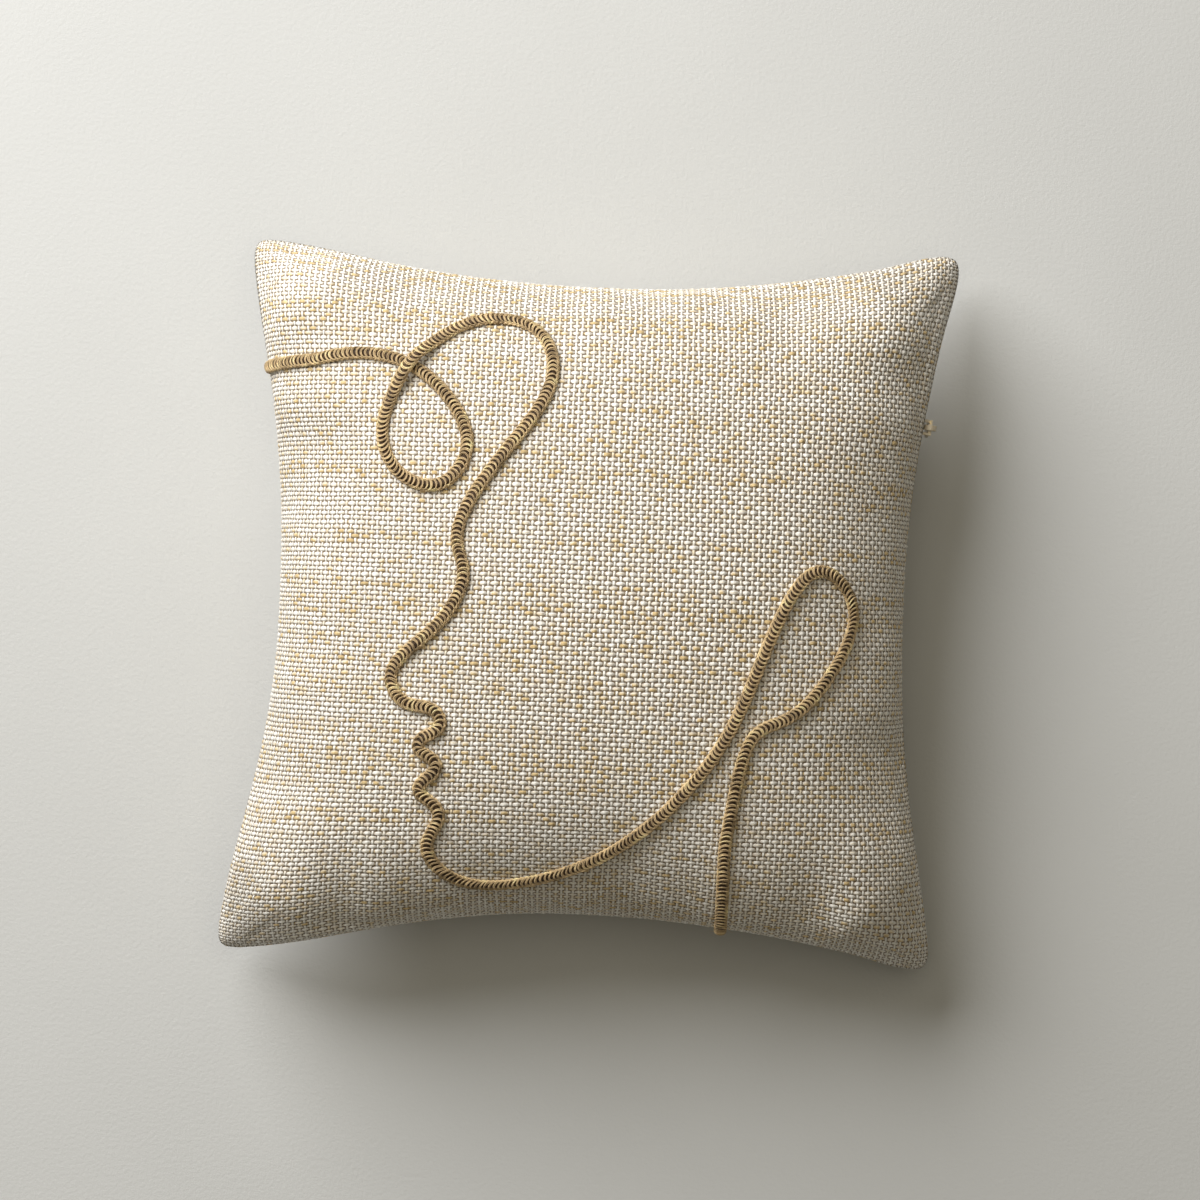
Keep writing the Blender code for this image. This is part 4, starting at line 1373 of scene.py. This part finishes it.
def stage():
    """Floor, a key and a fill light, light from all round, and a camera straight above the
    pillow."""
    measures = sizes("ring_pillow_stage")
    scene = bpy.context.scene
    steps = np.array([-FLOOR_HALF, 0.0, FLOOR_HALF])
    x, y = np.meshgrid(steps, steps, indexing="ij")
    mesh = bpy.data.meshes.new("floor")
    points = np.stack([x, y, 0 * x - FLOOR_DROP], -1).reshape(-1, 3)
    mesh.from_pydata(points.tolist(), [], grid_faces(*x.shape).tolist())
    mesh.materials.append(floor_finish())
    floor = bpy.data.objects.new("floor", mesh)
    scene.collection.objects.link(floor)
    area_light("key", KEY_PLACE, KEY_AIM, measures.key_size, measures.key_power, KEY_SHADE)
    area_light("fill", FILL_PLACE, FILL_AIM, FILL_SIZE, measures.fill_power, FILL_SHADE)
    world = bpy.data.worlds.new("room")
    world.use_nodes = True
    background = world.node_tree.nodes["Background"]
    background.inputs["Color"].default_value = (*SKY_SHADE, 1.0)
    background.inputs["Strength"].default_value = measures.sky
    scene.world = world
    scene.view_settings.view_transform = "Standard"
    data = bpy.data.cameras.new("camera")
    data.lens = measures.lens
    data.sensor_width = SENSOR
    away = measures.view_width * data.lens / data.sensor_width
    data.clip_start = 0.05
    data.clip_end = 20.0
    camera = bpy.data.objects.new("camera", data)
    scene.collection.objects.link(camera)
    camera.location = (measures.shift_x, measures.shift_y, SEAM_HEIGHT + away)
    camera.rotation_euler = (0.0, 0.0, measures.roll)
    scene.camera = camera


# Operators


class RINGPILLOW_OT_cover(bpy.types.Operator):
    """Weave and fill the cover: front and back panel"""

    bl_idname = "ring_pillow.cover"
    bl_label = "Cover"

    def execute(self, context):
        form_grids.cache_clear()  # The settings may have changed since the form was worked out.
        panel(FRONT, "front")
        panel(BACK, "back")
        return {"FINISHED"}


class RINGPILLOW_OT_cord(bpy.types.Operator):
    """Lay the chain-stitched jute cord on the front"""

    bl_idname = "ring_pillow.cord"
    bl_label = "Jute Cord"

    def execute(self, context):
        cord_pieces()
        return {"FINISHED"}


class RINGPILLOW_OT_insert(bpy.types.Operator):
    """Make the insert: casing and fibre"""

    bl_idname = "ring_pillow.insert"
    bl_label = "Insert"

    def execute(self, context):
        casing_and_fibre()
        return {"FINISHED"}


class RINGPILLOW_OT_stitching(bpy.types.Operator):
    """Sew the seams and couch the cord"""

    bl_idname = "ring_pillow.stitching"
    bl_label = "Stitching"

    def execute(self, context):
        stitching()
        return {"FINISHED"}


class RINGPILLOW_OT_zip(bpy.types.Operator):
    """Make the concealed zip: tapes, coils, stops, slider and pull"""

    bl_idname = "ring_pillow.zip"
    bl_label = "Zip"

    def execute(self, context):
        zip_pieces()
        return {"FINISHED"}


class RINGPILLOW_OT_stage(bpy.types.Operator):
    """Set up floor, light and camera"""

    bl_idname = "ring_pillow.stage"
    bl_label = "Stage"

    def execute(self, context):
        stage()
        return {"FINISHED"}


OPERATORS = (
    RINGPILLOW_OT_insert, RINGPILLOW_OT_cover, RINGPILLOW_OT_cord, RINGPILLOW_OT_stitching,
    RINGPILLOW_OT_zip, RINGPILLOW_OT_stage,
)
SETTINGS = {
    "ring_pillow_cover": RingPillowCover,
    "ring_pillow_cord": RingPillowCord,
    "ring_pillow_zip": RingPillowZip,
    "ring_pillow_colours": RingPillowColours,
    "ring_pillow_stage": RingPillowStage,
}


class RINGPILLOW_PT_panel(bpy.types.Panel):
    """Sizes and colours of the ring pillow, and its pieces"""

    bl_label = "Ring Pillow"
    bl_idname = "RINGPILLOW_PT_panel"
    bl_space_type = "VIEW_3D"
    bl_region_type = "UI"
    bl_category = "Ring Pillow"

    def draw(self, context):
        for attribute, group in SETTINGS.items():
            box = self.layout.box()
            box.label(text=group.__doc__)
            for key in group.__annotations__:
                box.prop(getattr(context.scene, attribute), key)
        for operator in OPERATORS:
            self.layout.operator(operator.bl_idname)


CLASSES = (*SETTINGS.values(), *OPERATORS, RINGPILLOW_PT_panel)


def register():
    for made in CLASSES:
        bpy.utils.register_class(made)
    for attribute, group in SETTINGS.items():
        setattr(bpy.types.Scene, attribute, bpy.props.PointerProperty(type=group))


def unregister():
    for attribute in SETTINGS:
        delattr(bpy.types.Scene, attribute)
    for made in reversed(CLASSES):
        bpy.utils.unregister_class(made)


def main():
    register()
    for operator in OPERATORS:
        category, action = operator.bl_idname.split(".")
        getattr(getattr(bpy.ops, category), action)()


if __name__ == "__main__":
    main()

-----

*Set task*.
Write the data back out verbatim.

*Output*.
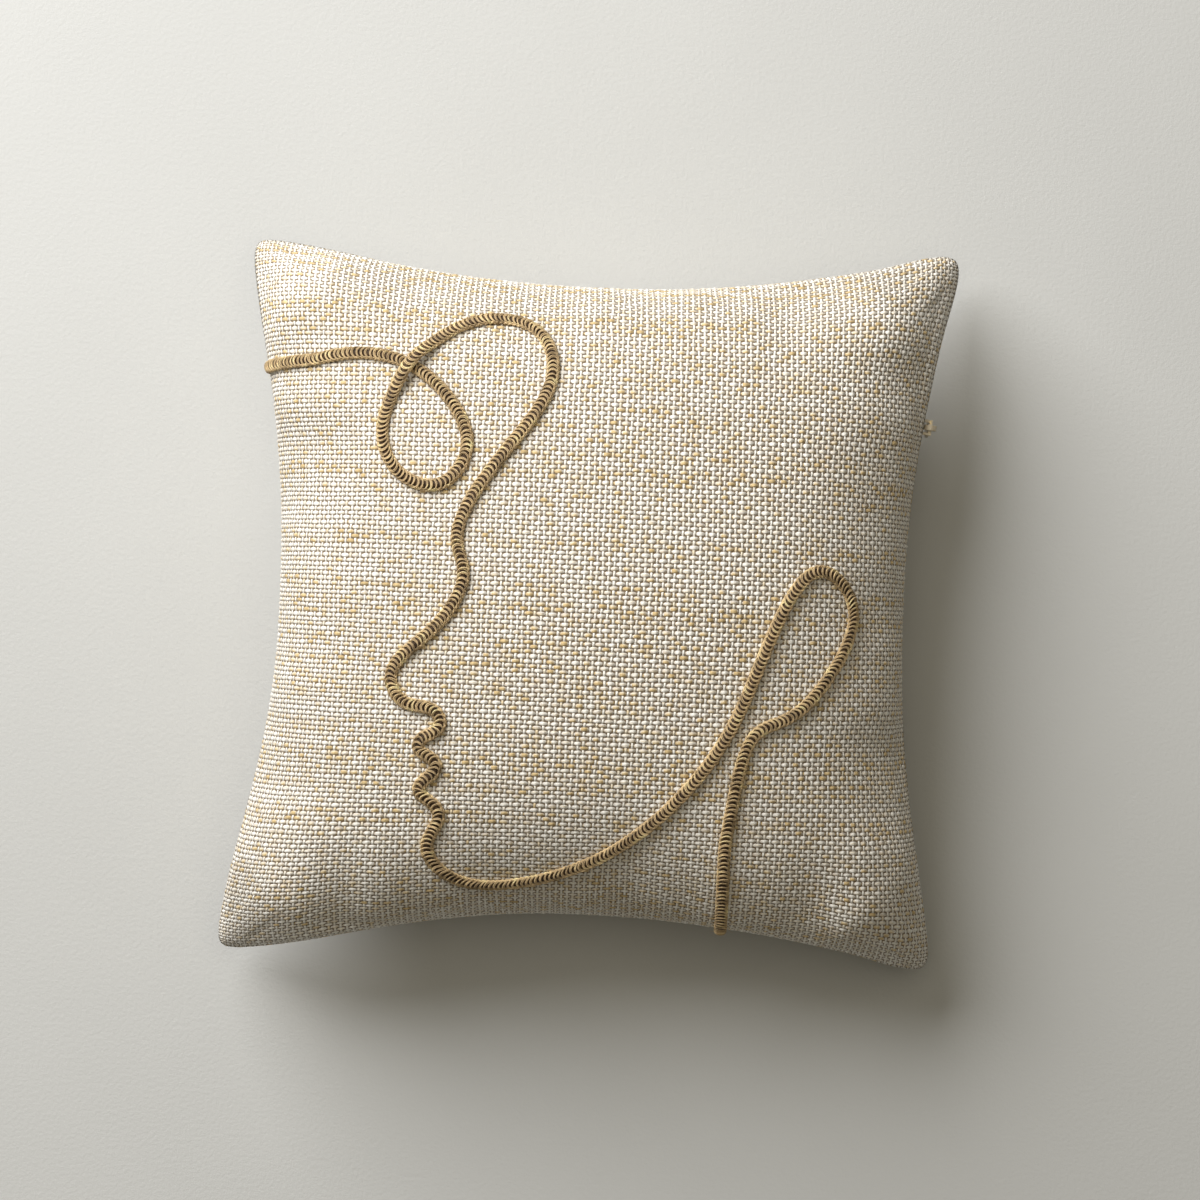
Keep writing the Blender code for this image. This is part 4, starting at line 1373 of scene.py. This part finishes it.
def stage():
    """Floor, a key and a fill light, light from all round, and a camera straight above the
    pillow."""
    measures = sizes("ring_pillow_stage")
    scene = bpy.context.scene
    steps = np.array([-FLOOR_HALF, 0.0, FLOOR_HALF])
    x, y = np.meshgrid(steps, steps, indexing="ij")
    mesh = bpy.data.meshes.new("floor")
    points = np.stack([x, y, 0 * x - FLOOR_DROP], -1).reshape(-1, 3)
    mesh.from_pydata(points.tolist(), [], grid_faces(*x.shape).tolist())
    mesh.materials.append(floor_finish())
    floor = bpy.data.objects.new("floor", mesh)
    scene.collection.objects.link(floor)
    area_light("key", KEY_PLACE, KEY_AIM, measures.key_size, measures.key_power, KEY_SHADE)
    area_light("fill", FILL_PLACE, FILL_AIM, FILL_SIZE, measures.fill_power, FILL_SHADE)
    world = bpy.data.worlds.new("room")
    world.use_nodes = True
    background = world.node_tree.nodes["Background"]
    background.inputs["Color"].default_value = (*SKY_SHADE, 1.0)
    background.inputs["Strength"].default_value = measures.sky
    scene.world = world
    scene.view_settings.view_transform = "Standard"
    data = bpy.data.cameras.new("camera")
    data.lens = measures.lens
    data.sensor_width = SENSOR
    away = measures.view_width * data.lens / data.sensor_width
    data.clip_start = 0.05
    data.clip_end = 20.0
    camera = bpy.data.objects.new("camera", data)
    scene.collection.objects.link(camera)
    camera.location = (measures.shift_x, measures.shift_y, SEAM_HEIGHT + away)
    camera.rotation_euler = (0.0, 0.0, measures.roll)
    scene.camera = camera


# Operators


class RINGPILLOW_OT_cover(bpy.types.Operator):
    """Weave and fill the cover: front and back panel"""

    bl_idname = "ring_pillow.cover"
    bl_label = "Cover"

    def execute(self, context):
        form_grids.cache_clear()  # The settings may have changed since the form was worked out.
        panel(FRONT, "front")
        panel(BACK, "back")
        return {"FINISHED"}


class RINGPILLOW_OT_cord(bpy.types.Operator):
    """Lay the chain-stitched jute cord on the front"""

    bl_idname = "ring_pillow.cord"
    bl_label = "Jute Cord"

    def execute(self, context):
        cord_pieces()
        return {"FINISHED"}


class RINGPILLOW_OT_insert(bpy.types.Operator):
    """Make the insert: casing and fibre"""

    bl_idname = "ring_pillow.insert"
    bl_label = "Insert"

    def execute(self, context):
        casing_and_fibre()
        return {"FINISHED"}


class RINGPILLOW_OT_stitching(bpy.types.Operator):
    """Sew the seams and couch the cord"""

    bl_idname = "ring_pillow.stitching"
    bl_label = "Stitching"

    def execute(self, context):
        stitching()
        return {"FINISHED"}


class RINGPILLOW_OT_zip(bpy.types.Operator):
    """Make the concealed zip: tapes, coils, stops, slider and pull"""

    bl_idname = "ring_pillow.zip"
    bl_label = "Zip"

    def execute(self, context):
        zip_pieces()
        return {"FINISHED"}


class RINGPILLOW_OT_stage(bpy.types.Operator):
    """Set up floor, light and camera"""

    bl_idname = "ring_pillow.stage"
    bl_label = "Stage"

    def execute(self, context):
        stage()
        return {"FINISHED"}


OPERATORS = (
    RINGPILLOW_OT_insert, RINGPILLOW_OT_cover, RINGPILLOW_OT_cord, RINGPILLOW_OT_stitching,
    RINGPILLOW_OT_zip, RINGPILLOW_OT_stage,
)
SETTINGS = {
    "ring_pillow_cover": RingPillowCover,
    "ring_pillow_cord": RingPillowCord,
    "ring_pillow_zip": RingPillowZip,
    "ring_pillow_colours": RingPillowColours,
    "ring_pillow_stage": RingPillowStage,
}


class RINGPILLOW_PT_panel(bpy.types.Panel):
    """Sizes and colours of the ring pillow, and its pieces"""

    bl_label = "Ring Pillow"
    bl_idname = "RINGPILLOW_PT_panel"
    bl_space_type = "VIEW_3D"
    bl_region_type = "UI"
    bl_category = "Ring Pillow"

    def draw(self, context):
        for attribute, group in SETTINGS.items():
            box = self.layout.box()
            box.label(text=group.__doc__)
            for key in group.__annotations__:
                box.prop(getattr(context.scene, attribute), key)
        for operator in OPERATORS:
            self.layout.operator(operator.bl_idname)


CLASSES = (*SETTINGS.values(), *OPERATORS, RINGPILLOW_PT_panel)


def register():
    for made in CLASSES:
        bpy.utils.register_class(made)
    for attribute, group in SETTINGS.items():
        setattr(bpy.types.Scene, attribute, bpy.props.PointerProperty(type=group))


def unregister():
    for attribute in SETTINGS:
        delattr(bpy.types.Scene, attribute)
    for made in reversed(CLASSES):
        bpy.utils.unregister_class(made)


def main():
    register()
    for operator in OPERATORS:
        category, action = operator.bl_idname.split(".")
        getattr(getattr(bpy.ops, category), action)()


if __name__ == "__main__":
    main()